I don’t mean how many different spoken/written languages exist around the world. I can look that up on Google. Rather, how many ways do we have of communicating with each other?

Far more than most of us realize, I suspect.

This comes up because an editorial acquaintance found an old book among his late mother’s possessions. Published in 1911, it contains the kind of pretentious prose I love to ridicule: “The student of singing, more than the student of any other art, is in danger of one-sidedness and thus of an impoverishment of his human worth and personality, which, in turn, makes it forever impossible for him to interpret adequately the very masterpieces toward which he should aspire.”

But then the author took a swipe at musicians in general: “Why is it unhappily true that the musician can rarely hold his own intellectually among, say, literary artists?”

That characterization felt unfair. It’s like blaming Hungarians for not speaking fluent English. Or denigrating women for not being men.
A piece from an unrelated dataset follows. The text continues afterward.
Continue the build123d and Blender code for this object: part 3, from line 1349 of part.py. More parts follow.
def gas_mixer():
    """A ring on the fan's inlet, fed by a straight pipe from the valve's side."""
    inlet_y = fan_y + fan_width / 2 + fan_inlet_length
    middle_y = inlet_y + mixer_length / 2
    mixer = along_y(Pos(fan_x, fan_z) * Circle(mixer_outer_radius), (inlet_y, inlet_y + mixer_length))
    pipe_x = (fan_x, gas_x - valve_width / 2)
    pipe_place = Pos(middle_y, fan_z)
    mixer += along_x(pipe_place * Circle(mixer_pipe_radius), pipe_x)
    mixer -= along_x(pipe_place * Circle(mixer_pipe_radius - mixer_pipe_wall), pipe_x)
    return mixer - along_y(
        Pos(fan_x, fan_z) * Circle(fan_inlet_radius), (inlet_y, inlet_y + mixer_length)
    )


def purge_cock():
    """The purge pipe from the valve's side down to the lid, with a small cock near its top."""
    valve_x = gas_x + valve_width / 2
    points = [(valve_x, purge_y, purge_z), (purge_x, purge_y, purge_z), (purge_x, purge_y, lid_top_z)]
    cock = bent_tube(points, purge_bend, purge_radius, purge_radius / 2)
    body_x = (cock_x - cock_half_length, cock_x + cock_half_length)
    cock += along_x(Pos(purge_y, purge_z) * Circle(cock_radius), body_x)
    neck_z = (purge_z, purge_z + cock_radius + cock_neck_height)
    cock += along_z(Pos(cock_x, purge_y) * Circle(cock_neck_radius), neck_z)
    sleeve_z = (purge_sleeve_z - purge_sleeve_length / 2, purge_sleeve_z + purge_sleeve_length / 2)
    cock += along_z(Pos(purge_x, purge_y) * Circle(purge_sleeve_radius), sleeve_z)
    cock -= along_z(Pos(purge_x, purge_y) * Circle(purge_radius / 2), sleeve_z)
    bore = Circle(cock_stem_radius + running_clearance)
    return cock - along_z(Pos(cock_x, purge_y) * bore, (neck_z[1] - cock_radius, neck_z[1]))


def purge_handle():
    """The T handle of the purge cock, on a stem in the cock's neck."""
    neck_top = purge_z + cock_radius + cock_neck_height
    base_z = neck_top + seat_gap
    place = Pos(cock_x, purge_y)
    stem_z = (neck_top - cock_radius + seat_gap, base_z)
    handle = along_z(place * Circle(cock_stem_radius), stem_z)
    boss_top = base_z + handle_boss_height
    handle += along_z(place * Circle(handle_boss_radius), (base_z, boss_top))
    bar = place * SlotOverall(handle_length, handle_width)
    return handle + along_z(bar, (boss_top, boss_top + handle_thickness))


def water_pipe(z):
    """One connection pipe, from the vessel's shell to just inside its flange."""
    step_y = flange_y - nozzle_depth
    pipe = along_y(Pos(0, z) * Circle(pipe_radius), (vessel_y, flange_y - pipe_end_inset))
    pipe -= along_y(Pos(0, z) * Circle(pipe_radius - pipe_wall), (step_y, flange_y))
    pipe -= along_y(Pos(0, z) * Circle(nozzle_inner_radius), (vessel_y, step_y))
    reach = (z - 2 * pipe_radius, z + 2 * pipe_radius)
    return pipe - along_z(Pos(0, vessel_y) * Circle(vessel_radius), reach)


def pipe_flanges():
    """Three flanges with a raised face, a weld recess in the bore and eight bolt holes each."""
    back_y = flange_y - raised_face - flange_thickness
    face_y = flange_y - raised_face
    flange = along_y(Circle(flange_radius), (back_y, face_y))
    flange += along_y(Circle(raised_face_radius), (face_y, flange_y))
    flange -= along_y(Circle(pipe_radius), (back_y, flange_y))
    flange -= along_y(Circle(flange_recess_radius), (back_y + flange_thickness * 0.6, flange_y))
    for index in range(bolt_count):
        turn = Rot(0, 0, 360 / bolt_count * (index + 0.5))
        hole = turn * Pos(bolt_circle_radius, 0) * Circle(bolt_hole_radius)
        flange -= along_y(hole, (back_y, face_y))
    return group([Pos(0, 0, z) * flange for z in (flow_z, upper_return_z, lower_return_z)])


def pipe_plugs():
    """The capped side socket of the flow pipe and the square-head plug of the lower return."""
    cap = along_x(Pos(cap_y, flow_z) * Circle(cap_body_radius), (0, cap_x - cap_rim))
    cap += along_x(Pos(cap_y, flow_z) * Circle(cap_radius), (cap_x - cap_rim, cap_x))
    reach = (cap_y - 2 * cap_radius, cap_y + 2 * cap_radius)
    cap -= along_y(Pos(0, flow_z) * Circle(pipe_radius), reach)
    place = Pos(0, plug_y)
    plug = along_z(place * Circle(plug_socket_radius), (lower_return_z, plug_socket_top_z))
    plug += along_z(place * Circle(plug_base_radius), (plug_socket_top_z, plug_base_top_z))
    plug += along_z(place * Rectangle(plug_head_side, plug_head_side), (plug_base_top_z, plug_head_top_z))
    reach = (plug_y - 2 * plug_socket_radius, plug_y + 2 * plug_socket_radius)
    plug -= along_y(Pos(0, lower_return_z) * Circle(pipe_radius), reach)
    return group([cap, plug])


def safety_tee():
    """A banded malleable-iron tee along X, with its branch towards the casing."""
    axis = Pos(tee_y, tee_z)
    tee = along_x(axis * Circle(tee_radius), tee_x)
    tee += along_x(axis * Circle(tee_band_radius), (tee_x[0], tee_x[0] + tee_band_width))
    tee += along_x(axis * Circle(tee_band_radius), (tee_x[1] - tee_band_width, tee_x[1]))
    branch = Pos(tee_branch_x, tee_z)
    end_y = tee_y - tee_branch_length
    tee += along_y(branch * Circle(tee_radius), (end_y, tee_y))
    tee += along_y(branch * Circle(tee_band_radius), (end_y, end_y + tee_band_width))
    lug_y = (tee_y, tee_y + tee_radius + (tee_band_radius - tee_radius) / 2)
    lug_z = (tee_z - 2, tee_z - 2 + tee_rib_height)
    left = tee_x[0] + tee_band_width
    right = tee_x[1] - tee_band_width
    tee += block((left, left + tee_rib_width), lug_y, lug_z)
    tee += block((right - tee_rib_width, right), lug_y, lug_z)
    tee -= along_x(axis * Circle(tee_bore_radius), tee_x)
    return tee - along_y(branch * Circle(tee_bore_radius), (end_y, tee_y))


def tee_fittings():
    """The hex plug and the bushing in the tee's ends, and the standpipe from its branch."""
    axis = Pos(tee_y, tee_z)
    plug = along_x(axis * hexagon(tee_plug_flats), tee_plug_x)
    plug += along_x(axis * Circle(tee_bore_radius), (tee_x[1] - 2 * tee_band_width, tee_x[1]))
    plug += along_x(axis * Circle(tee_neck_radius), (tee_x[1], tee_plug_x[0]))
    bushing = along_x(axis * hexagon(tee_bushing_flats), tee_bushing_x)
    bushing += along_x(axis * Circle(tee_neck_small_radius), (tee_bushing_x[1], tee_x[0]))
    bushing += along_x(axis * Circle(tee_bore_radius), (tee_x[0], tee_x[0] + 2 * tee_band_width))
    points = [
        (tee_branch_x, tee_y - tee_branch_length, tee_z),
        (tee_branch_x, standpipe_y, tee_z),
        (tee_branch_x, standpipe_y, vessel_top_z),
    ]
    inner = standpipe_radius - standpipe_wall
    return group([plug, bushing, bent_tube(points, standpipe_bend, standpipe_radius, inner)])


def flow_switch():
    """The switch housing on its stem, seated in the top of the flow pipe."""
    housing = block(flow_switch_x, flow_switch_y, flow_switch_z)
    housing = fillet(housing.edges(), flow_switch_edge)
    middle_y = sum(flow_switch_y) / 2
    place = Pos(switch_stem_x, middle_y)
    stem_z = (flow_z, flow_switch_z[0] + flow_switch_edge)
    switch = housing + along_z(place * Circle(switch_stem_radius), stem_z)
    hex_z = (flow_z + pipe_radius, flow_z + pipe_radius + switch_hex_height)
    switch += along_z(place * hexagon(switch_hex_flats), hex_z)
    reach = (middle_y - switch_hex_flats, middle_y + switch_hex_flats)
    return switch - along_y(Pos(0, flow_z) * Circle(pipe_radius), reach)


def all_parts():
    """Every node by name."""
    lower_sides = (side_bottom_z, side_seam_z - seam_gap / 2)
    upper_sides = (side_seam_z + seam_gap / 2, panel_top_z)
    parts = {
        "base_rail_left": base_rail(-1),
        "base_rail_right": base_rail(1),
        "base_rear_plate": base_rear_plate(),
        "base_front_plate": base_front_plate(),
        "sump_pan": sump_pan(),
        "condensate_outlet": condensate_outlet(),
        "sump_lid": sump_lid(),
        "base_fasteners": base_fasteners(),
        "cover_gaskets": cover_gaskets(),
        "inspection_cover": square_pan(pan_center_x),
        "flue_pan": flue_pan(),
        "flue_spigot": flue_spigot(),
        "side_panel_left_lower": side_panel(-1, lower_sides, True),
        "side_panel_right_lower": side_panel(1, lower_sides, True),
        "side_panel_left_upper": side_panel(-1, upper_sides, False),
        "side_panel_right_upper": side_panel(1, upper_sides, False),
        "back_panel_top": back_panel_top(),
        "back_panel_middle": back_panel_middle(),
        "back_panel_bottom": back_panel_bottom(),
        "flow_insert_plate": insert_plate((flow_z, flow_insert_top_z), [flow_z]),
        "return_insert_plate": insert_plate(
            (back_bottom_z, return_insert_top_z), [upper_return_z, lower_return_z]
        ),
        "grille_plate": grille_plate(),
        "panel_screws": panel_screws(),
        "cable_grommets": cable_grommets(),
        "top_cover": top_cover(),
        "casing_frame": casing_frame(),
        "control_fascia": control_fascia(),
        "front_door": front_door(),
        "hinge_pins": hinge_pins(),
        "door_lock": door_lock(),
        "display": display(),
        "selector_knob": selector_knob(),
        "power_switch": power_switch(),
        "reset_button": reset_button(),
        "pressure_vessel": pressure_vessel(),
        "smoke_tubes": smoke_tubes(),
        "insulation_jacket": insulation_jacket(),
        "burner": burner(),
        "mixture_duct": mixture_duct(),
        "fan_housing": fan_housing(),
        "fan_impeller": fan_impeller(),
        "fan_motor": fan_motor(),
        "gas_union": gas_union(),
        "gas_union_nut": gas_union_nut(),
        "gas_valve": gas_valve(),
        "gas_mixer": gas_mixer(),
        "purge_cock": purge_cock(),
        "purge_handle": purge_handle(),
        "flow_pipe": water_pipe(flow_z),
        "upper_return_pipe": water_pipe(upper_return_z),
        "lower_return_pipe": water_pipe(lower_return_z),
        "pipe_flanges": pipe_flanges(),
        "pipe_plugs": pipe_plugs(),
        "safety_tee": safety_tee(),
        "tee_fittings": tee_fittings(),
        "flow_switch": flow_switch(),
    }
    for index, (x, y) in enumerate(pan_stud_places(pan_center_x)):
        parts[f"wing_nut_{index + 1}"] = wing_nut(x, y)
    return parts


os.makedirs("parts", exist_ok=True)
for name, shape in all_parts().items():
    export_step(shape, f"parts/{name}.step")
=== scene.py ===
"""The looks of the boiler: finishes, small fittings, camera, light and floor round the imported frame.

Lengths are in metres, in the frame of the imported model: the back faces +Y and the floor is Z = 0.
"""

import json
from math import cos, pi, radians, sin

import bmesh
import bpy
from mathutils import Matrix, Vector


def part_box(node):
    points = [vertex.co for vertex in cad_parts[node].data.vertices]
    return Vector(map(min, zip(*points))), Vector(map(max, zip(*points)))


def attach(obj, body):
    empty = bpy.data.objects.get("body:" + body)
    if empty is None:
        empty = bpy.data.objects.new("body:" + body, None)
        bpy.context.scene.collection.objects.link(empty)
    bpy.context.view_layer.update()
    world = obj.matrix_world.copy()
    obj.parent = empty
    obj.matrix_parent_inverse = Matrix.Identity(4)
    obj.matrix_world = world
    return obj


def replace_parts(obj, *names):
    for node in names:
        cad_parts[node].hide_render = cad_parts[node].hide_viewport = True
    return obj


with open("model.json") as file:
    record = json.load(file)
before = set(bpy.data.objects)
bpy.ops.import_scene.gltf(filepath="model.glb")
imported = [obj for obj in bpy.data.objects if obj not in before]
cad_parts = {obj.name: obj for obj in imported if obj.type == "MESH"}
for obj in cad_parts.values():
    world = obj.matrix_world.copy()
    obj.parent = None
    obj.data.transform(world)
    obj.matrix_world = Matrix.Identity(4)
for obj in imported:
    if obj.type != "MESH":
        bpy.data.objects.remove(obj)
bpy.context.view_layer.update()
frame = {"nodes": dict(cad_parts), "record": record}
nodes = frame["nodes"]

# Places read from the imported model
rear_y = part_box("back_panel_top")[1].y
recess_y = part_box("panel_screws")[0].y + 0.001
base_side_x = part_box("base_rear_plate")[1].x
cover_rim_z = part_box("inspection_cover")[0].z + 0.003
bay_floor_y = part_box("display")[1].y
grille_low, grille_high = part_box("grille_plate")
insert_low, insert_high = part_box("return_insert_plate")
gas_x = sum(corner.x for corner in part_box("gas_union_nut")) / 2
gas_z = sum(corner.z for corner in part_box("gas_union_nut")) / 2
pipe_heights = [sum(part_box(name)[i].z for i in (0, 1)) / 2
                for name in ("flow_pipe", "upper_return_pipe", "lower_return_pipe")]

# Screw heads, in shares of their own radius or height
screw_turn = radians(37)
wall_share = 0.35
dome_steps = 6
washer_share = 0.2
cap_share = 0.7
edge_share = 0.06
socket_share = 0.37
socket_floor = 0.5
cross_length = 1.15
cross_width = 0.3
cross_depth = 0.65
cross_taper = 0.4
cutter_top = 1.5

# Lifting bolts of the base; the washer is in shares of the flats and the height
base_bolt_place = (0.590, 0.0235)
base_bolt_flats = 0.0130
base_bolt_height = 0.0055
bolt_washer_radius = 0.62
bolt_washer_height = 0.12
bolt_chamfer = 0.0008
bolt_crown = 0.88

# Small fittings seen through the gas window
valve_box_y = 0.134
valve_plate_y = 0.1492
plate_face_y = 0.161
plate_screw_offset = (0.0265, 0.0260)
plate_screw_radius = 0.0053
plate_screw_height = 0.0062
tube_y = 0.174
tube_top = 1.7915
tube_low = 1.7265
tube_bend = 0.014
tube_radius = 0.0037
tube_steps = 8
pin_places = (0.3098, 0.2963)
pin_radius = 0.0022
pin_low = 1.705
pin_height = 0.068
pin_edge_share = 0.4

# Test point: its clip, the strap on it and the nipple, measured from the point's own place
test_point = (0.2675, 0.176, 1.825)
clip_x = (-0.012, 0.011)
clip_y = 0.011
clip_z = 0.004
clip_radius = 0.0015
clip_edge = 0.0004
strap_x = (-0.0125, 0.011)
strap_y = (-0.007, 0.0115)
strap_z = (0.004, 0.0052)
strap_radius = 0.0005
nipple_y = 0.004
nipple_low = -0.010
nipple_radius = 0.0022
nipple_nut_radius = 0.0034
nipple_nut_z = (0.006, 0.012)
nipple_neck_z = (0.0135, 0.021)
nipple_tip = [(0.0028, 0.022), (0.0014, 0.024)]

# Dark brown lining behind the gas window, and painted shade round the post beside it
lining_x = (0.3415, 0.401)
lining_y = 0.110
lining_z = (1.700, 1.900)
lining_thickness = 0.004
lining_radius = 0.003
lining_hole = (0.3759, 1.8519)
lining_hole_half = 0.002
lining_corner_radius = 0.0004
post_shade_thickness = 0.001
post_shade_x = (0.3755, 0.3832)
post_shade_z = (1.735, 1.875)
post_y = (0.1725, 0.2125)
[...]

Yes, “literary artists” can talk intelligently about a wide range of topics. But only in words.

Music, I submit, offers an example of a different language. Verbal language has a relatively limited repertoire of sounds and symbols to work with—in English, a 26-character alphabet, a handful of punctuation marks, and 40-plus phonetic sounds. Instead, music has pitch, duration, rhythm, and tone. A grand piano has 88 defined notes; a violin or a voice can create infinite variations. (And, in inexpert hands, often does.)

Written words cannot define rhythm or pacing; written music can. In addition, music can flavour its message by its choice of instruments. A violin is not a trombone is not a xylophone. Instruments add colour, just as paint does; the late Nelson Riddle’s inspired arrangement of “Life is just a bowl of cherries” set the mood with a tuba solo.

Add the possibilities of harmony, and I suggest that music may be a more sophisticated form of expression than mere words.

I could probably make a similar argument for the use of colour, canvas, and brush stroke in painting; shape and texture in sculpture; posture, control, and movement for dance.

Body language is often overlooked. Skilled actors can carry on entire conversations on stage without saying a word. I’m a wordsmith. I can recognize nuances in word choices that escape others’ notice. But I’m clueless at reading body language. I misinterpret some body signals; I miss other signals completely.

And intuition? I wish I could recognize it.

Anthropologists say that worship has been a central act of humans as long as humans have been around. But at least in my religious tradition, worship leans heavily on spoken words, supplemented with a limited range of music. It tends to ignore all other possible “languages” by which humans communicate with each other. And with God.

Perhaps we have interpreted too literally the text, “In the beginning was the word.”

It seems to me just as arrogant to believe that there is only one language for expressing ultimate truths as to insist that those truths belong to only one political perspective, one gender, one social culture, or one religion.